• **GIVEN MATERIAL**:
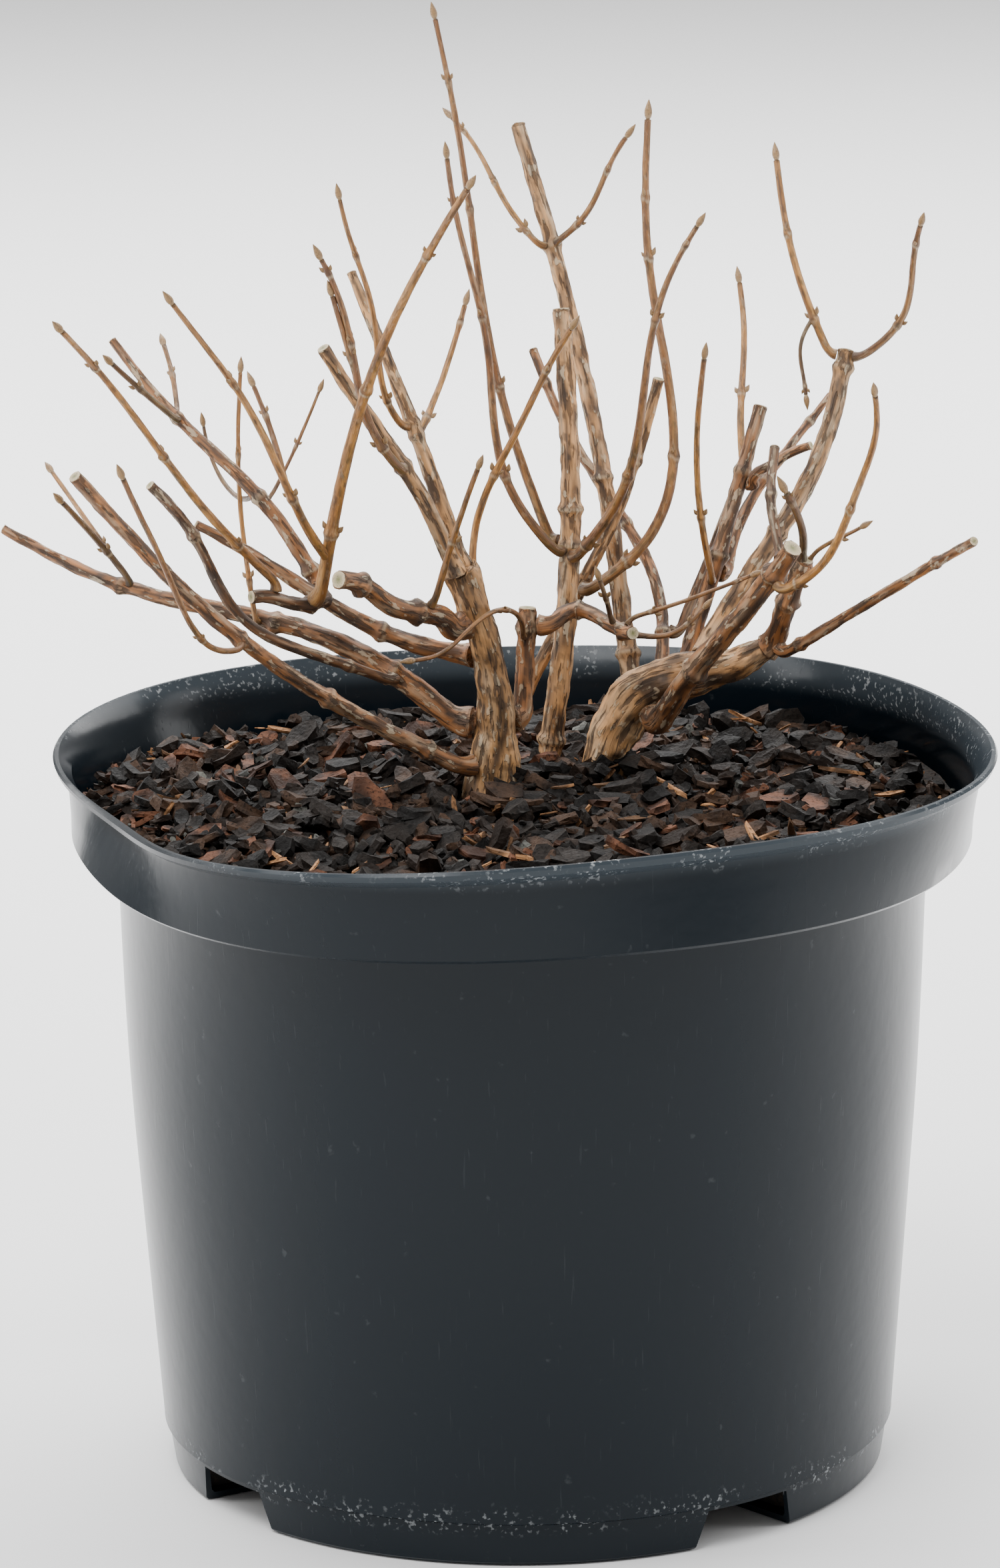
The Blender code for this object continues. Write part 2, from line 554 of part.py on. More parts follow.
def seat(cane, canes):
    """Starts the line of a limb on the ground, inside the limb it is fused to, or GAP clear of its parent."""
    spec = cane.spec
    width = cane.girth(0.0)
    if spec.parent is None:
        foot = Vector((*spec.at, GROUND))
        for rise, flare in FLARE:
            cane.add(foot + Vector((0, 0, rise)), width * flare, 0.0 if rise == 0 else 0.01)
        return cane.points[-1]
    parent = canes[spec.parent]
    axis, tangent, _ = parent.at(spec.at)
    if spec.fused:
        cane.add(axis, width * 0.8, 0.0)
        return axis
    if spec.at == 1.0:
        shift = Vector(spec.out or NONE)
        start = axis + tangent * GAP + shift - tangent * shift.dot(tangent)
        cane.add(start, width, 0.0)
        cane.add(start + tangent * 0.6 * width, width, 0.002)
        return cane.points[-1]
    aim = Vector(spec.out) if spec.out else cane.bend(axis, 0.14) - axis
    aim = (aim - tangent * aim.dot(tangent)).normalized()
    start = axis + aim * (parent.bulge(spec.at, aim, width) + GAP)
    cane.add(start, width, 0.0)
    cane.add(start + aim * (width * 1.15 + KNEE), width * 0.95, 0.002)
    return cane.points[-1]


def tube(name, cane, home):
    """A limb with eight sides where it is thick, six where it is thinner, and four where it is thinnest."""
    thickness = max(cane.radii)
    curve = bpy.data.curves.new(name, "CURVE")
    curve.dimensions = "3D"
    curve.bevel_depth = MM
    curve.bevel_resolution = 2 if thickness > THICK else 1 if thickness > THIN else 0
    curve.use_fill_caps = True
    spline = curve.splines.new("POLY")
    spline.points.add(len(cane.points) - 1)
    for place, point, radius in zip(spline.points, cane.points, cane.radii):
        place.co = (*(point * MM), 1.0)
        place.radius = radius
    obj = bpy.data.objects.new(name, curve)
    home.objects.link(obj)
    return baked(obj, home)


def pull_buds(obj, cane):
    """At each joint two facing corners stand out as buds, turned a quarter from one pair to the next."""
    for order, joint in enumerate(cane.spec.joints):
        centre, along, radius = cane.at(joint)
        first = along.cross(Vector((0.3, 1.0, 0.2))).normalized()
        side = first if order % 2 == 0 else along.cross(first)
        ring = [
            v
            for v in obj.data.vertices
            if abs((v.co / MM - centre).dot(along)) < 0.6 and (v.co / MM - centre).length < 1.6 * radius
        ]
        for sign in (1, -1):
            bud = max(ring, key=lambda v: (v.co / MM - centre).dot(side) * sign, default=None)
            if bud:
                out = (bud.co / MM - centre).normalized()
                bud.co += (out * BUD_OUT + along * 0.6) * MM


def distance_to(cane, point):
    """Smallest distance from a point to the surface of a limb."""
    best = 1e9
    for a, b, ra, rb in zip(cane.points, cane.points[1:], cane.radii, cane.radii[1:]):
        span = b - a
        share = max(0.0, min(1.0, (point - a).dot(span) / span.length_squared))
        best = min(best, (a + span * share - point).length - lerp(ra, rb, share))
    return best


def add_spurs(cane, canes, family, pieces):
    """Short spurs at joints chosen by a seeded rule, left out where one would touch another limb."""
    rule = random.Random(cane.spec.name)
    others = [c for c in canes.values() if c.spec.name not in family]
    for order, joint in enumerate(cane.spec.joints):
        wanted = rule.random() < SPUR_CHANCE
        length = rule.uniform(*SPUR_LENGTH)
        turn = rule.uniform(0.0, 2 * math.pi)
        centre, along, radius = cane.at(joint)
        first = along.orthogonal().normalized()
        side = first * math.cos(turn) + along.cross(first) * math.sin(turn)
        root = centre
        knee = centre + side * (radius + 0.5) + along * length * 0.4
        tip = knee + side * length * 0.2 + along * length * 0.6
        free = all(distance_to(other, p) > SPUR_ROOM for other in others for p in (knee, tip))
        if not wanted or not free or radius < 0.8:
            continue
        spur = Cane(cane.spec, False)
        spur.add(root, 0.45 * radius, 0.0)
        spur.add(knee, 0.36 * radius, 0.5)
        spur.add(tip, 0.14 * radius, 1.0)
        tube(f"{cane.spec.name}_spur_{order}", spur, pieces)


def build_canes(home):
    canes = {}
    for spec in (*STEMS, *BOUGHS, *SHOOTS):
        cane = Cane(spec, spec in SHOOTS)
        foot = seat(cane, canes)
        cane.lay(foot)
        canes[spec.name] = cane
    for spec in (*STEMS, *BOUGHS):
        obj = tube(spec.name, canes[spec.name], home)
        finish(obj, spec.colour, 0.75)
        obj.data.shade_smooth()
        obj.data.set_sharp_from_angle(angle=math.radians(50))
    for mass, family in families().items():
        pieces = collection("pieces")
        for name in family:
            twig = tube(name, canes[name], home if name == mass else pieces)
            pull_buds(twig, canes[name])
            add_spurs(canes[name], canes, family, pieces)
        obj = joined(bpy.data.objects[mass], pieces, "UNION", home)
        bpy.data.collections.remove(pieces)
        finish(obj, canes[mass].spec.colour, 0.55)
        obj.data.shade_smooth()
        obj.data.set_sharp_from_angle(angle=math.radians(50))


def families():
    """Each mass of shoots by its main one, with the twigs that are fused to it."""
    found = {}
    for spec in SHOOTS:
        if not spec.fused:
            found[spec.name] = [spec.name]
            continue
        owner = next(mass for mass, names in found.items() if spec.parent in names)
        found[owner].append(spec.name)
    return found


def main():
    clear_scene()
    home = collection(PLANT)
    cutters = collection("cutters")
    build_pot(home, cutters)
    build_bark(home)
    build_canes(home)
    bpy.data.collections.remove(cutters)


main()
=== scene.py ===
"""Looks of a pruned flowering shrub in winter, bare of leaves, in a round nursery pot topped with bark.

Sizes are in millimetres, and MM turns them into metres. The canes, the pot and the bark follow the rules of
the solid model, written again here, and are carried to finer relief, buds, cut ends and loose chips.
"""

import json
import math
import random
from collections import namedtuple

import bmesh
import bpy
from bpy.props import FloatProperty, FloatVectorProperty, IntProperty, PointerProperty
from mathutils import Matrix, Vector, noise

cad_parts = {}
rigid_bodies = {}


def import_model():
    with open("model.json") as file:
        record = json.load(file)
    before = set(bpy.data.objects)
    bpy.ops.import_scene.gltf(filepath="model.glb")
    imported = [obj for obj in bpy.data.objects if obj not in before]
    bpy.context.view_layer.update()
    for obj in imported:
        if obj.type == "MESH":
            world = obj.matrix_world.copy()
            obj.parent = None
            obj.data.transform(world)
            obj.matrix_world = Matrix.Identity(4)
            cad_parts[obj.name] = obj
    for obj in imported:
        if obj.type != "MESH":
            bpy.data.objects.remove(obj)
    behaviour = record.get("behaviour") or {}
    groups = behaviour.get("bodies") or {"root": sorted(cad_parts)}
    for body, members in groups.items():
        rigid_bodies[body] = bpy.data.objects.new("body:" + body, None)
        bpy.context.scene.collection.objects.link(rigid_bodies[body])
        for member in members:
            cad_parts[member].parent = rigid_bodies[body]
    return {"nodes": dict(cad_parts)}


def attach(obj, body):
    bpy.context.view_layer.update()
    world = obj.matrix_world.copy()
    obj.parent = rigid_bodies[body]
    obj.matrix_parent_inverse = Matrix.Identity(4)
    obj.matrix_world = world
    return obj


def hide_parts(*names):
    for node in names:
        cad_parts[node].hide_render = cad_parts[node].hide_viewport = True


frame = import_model()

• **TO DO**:
Print the lines from the line containing "owner = next(mass" to the line containing "imported = [obj", both ends included, exactly and with nothing added.

• **SOLUTION FOR THIS EXERCISE**:
        owner = next(mass for mass, names in found.items() if spec.parent in names)
        found[owner].append(spec.name)
    return found


def main():
    clear_scene()
    home = collection(PLANT)
    cutters = collection("cutters")
    build_pot(home, cutters)
    build_bark(home)
    build_canes(home)
    bpy.data.collections.remove(cutters)


main()
=== scene.py ===
"""Looks of a pruned flowering shrub in winter, bare of leaves, in a round nursery pot topped with bark.

Sizes are in millimetres, and MM turns them into metres. The canes, the pot and the bark follow the rules of
the solid model, written again here, and are carried to finer relief, buds, cut ends and loose chips.
"""

import json
import math
import random
from collections import namedtuple

import bmesh
import bpy
from bpy.props import FloatProperty, FloatVectorProperty, IntProperty, PointerProperty
from mathutils import Matrix, Vector, noise

cad_parts = {}
rigid_bodies = {}


def import_model():
    with open("model.json") as file:
        record = json.load(file)
    before = set(bpy.data.objects)
    bpy.ops.import_scene.gltf(filepath="model.glb")
    imported = [obj for obj in bpy.data.objects if obj not in before]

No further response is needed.